Back
Legal

R v Daventry District Council and another, ex parte Thornby Farms

Respondent council granting authorisation for change of incinerators to dispose of animal carcasses – Whether animal carcasses were clinical waste – Whether respondents using wrong guidance – Whether stricter pollution controls applying – Application dismissed

Time Right Ltd operated incinerators used to dispose of animal carcasses at a site in Northamptonshire. The applicant farmed land adjacent to the site and was likely to be affected by any pollution emanating from the incineration process. In September 1998 the respondent council authorised Time Right to replace one of its incinerators with a more modern version. The authorisation imposed limits on the concentration of pollutants that could lawfully be emitted, namely the limits set out in the Secretary of State’s guidance on “animal remains incineration” in PPG 5/3(95).

The applicant sought to challenge the council’s authorisation, principally on the ground that they had used the wrong guidance and had consequently applied insufficiently rigorous pollution limits. The applicant contended that the guidance in PPG 5/1(95) relating to “clinical waste incineration” should have been applied. It was submitted that the guidance in PPG 5/3(95) was misleading, as it failed to recognise that several European directives defined clinical waste in such a way as to include animal remains that might constitute a hazard to humans.
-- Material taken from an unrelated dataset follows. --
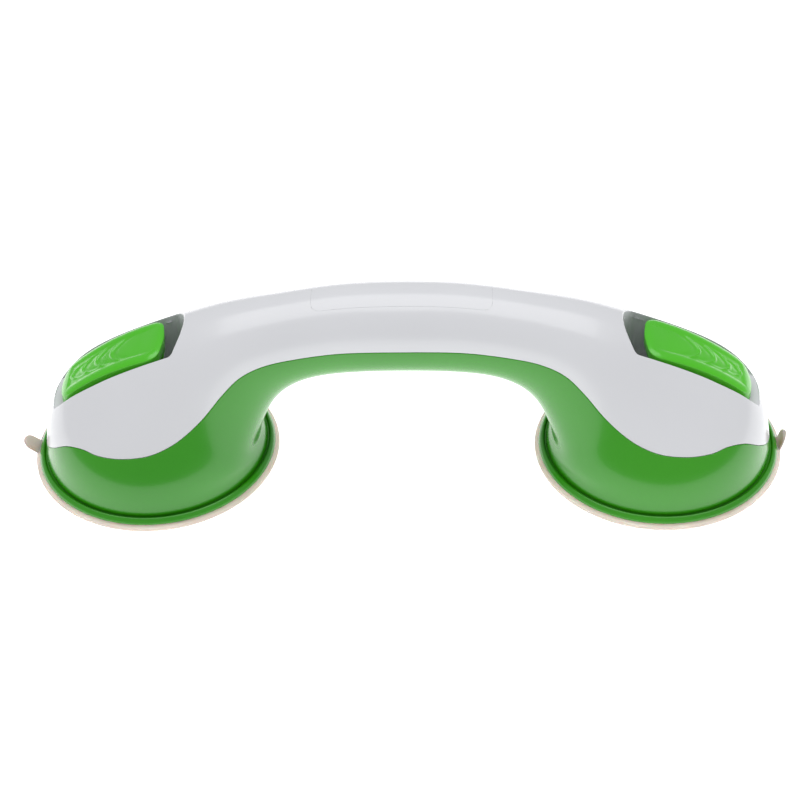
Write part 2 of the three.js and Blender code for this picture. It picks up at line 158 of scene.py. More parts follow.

The applicant contended that the animal remains in question were “directive waste” for the purposes of the Waste Framework Directive 91/156/EEC and that, within that category, they constituted “hazardous waste” within the meaning of the Hazardous Waste Directive 91/689/EEC.

Held: The application was dismissed.

Animal carcasses were not intended to fall within the ambit of “directive waste” or “hazardous waste” so as to require special, and wider, restrictive control. Such a view was fortified by the definition of clinical waste in the Controlled Waste Regulations 1992. The animal carcasses did not qualify as clinical waste. The council were, therefore, correct to have regard to PPG 5/3(95) and not to the more rigorous requirements of PPG 5/1(95).

David Wolfe (instructed by Public Interest Lawyers, of Birmingham) appeared for the applicant; Stephen Hockman QC and Peter Harrison (instructed by John Hughes Partnership) appeared for the first respondents; David Park (instructed by Hadens, of Lichfield) appeared for the second respondent.